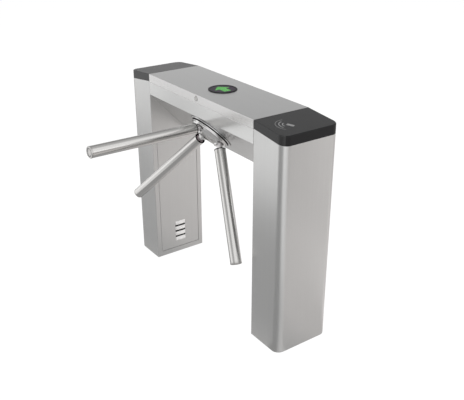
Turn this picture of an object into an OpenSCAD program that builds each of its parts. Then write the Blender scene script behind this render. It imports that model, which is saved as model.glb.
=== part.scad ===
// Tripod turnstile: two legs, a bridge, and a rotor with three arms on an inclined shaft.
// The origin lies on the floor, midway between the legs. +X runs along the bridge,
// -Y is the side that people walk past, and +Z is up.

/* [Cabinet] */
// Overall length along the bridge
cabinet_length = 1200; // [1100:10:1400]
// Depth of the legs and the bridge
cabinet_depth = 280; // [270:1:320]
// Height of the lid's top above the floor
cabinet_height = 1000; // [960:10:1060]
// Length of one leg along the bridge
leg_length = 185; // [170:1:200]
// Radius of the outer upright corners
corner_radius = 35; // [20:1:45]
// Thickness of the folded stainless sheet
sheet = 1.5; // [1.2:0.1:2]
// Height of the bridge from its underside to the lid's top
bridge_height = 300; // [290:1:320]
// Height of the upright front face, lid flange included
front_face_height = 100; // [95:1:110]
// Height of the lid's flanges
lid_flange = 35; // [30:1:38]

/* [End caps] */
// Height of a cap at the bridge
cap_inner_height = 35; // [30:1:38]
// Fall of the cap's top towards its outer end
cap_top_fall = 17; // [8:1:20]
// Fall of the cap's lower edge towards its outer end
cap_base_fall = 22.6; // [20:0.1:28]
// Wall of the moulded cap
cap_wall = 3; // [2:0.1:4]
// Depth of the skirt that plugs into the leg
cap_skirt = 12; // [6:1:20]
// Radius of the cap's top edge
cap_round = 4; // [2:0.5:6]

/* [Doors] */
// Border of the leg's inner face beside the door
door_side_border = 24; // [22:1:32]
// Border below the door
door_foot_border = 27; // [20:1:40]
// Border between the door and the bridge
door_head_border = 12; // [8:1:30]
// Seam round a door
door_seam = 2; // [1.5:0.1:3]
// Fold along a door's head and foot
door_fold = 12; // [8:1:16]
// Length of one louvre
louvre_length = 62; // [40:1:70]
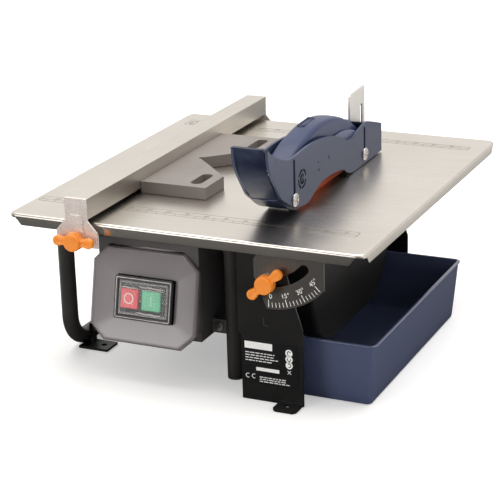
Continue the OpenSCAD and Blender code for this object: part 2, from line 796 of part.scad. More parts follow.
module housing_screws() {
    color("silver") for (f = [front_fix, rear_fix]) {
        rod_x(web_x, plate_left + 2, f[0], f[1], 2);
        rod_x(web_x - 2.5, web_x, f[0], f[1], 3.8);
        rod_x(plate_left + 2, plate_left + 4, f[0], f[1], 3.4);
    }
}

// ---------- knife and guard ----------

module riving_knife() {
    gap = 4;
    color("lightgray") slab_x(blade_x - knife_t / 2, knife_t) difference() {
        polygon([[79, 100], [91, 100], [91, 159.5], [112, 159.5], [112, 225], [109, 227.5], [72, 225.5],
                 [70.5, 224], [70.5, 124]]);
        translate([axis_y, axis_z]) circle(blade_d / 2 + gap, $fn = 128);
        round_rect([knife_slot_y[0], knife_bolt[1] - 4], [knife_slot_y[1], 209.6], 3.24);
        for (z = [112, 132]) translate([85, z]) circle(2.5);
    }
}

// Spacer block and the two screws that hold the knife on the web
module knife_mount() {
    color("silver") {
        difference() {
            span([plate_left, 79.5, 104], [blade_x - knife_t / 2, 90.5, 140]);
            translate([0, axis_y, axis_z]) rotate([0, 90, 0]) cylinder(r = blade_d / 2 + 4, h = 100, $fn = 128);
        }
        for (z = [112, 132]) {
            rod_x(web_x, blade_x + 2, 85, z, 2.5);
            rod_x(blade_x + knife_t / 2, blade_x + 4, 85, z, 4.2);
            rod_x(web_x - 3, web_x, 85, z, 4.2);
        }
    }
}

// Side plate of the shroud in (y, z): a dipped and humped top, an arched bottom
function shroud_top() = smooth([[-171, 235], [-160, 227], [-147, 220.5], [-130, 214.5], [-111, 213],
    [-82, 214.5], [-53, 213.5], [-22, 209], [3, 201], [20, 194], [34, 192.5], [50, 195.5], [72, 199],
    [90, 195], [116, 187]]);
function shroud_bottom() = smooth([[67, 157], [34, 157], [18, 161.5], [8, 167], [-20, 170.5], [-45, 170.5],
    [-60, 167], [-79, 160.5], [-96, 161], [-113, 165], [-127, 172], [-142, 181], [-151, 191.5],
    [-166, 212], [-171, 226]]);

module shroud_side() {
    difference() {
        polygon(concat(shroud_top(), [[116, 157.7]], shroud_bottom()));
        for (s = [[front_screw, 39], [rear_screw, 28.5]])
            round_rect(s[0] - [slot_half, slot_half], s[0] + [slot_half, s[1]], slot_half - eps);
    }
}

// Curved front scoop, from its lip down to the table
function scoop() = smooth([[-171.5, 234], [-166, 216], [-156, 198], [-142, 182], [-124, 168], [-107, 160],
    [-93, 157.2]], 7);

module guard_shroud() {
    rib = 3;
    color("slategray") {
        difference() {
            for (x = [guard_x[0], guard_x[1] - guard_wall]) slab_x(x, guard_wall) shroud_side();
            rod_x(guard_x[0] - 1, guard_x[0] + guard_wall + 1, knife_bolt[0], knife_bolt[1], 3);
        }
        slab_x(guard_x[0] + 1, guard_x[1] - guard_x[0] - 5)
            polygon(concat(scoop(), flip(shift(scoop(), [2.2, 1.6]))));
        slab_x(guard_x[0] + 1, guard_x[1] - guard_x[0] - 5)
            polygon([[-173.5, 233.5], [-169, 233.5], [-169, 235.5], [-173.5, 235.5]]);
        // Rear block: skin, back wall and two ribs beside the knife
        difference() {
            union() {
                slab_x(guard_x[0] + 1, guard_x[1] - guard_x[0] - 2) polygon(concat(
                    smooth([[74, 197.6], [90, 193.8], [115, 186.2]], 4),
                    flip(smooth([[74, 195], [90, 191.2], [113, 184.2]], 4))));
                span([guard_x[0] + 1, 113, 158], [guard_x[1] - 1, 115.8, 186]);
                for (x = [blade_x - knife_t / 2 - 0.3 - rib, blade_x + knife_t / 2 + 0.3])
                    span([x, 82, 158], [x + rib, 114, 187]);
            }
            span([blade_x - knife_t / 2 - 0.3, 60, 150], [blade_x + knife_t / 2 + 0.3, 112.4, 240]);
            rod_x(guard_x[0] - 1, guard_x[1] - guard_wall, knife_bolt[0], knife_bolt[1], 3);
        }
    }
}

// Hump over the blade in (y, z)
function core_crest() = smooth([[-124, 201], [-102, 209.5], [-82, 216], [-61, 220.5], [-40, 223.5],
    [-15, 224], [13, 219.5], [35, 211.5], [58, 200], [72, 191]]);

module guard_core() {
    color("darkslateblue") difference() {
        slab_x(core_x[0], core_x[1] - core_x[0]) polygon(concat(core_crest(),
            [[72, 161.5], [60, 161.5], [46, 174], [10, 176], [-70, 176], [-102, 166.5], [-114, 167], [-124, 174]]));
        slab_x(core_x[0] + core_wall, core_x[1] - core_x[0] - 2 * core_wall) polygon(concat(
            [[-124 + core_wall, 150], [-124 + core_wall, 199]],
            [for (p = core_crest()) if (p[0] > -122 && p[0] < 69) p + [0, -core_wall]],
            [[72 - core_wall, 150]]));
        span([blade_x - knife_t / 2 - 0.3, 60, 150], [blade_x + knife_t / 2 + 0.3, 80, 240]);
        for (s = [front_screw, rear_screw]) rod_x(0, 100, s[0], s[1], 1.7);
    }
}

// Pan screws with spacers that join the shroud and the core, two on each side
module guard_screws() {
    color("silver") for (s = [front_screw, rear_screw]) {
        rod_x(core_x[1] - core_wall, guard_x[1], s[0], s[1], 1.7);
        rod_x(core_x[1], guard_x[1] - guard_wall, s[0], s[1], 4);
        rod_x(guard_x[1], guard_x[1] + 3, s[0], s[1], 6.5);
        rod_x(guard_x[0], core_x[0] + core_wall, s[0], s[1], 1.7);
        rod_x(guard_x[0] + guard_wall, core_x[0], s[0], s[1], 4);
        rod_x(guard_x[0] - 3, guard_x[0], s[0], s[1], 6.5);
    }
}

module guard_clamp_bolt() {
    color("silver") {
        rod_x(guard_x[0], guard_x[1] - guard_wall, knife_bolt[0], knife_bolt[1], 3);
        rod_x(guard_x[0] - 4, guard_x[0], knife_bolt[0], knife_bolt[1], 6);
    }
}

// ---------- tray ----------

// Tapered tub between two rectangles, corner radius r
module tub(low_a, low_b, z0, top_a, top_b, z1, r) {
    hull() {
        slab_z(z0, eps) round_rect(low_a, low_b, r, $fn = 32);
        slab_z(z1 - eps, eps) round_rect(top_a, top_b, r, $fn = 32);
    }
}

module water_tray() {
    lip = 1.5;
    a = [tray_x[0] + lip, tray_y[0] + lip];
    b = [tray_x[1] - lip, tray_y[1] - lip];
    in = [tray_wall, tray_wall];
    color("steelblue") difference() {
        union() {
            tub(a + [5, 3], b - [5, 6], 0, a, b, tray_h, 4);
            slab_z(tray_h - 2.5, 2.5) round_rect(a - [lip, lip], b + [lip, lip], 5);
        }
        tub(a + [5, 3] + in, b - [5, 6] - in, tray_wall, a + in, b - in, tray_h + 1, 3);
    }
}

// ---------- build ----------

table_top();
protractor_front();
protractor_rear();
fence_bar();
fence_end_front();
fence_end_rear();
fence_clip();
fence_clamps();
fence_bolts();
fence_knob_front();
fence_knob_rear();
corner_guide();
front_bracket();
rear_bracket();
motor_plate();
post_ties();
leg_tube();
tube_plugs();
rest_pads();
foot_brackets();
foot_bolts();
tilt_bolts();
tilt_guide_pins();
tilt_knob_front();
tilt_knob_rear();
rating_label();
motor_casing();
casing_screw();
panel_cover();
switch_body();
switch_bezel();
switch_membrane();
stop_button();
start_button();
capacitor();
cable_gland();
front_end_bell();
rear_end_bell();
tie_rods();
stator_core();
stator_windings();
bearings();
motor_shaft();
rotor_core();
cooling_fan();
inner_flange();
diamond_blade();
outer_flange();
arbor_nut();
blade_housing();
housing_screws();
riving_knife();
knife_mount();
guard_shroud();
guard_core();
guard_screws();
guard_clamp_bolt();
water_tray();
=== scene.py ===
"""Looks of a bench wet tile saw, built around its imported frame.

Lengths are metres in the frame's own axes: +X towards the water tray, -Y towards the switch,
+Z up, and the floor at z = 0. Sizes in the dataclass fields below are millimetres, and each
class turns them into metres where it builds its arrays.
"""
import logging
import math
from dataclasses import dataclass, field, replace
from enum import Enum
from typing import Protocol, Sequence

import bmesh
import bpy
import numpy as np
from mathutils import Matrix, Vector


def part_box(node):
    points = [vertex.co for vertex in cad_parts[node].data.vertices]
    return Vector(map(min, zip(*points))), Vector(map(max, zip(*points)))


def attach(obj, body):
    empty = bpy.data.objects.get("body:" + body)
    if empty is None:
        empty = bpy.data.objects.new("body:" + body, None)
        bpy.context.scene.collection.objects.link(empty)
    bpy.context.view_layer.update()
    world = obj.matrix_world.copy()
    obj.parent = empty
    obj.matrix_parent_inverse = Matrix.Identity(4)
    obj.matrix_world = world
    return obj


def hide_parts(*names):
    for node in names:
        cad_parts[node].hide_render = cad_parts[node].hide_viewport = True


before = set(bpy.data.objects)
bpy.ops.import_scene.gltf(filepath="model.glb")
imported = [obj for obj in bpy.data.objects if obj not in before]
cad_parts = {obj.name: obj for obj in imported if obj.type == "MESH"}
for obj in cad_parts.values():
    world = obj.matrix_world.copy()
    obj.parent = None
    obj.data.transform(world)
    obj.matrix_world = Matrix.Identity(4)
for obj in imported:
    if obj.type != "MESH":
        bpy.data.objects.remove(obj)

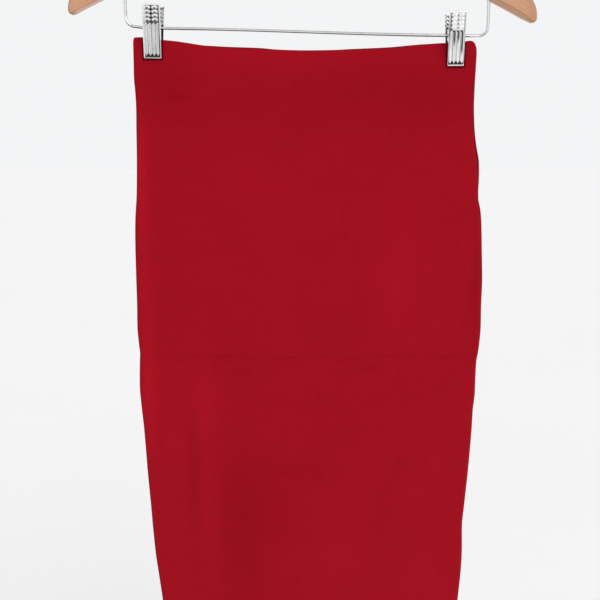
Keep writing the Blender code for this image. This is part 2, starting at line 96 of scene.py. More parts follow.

**Written exercise**
Show every line from the listing above in which the string "Vector" appears.

**Expected answer**
from mathutils import Matrix, Vector
    return Vector(map(min, zip(*points))), Vector(map(max, zip(*points)))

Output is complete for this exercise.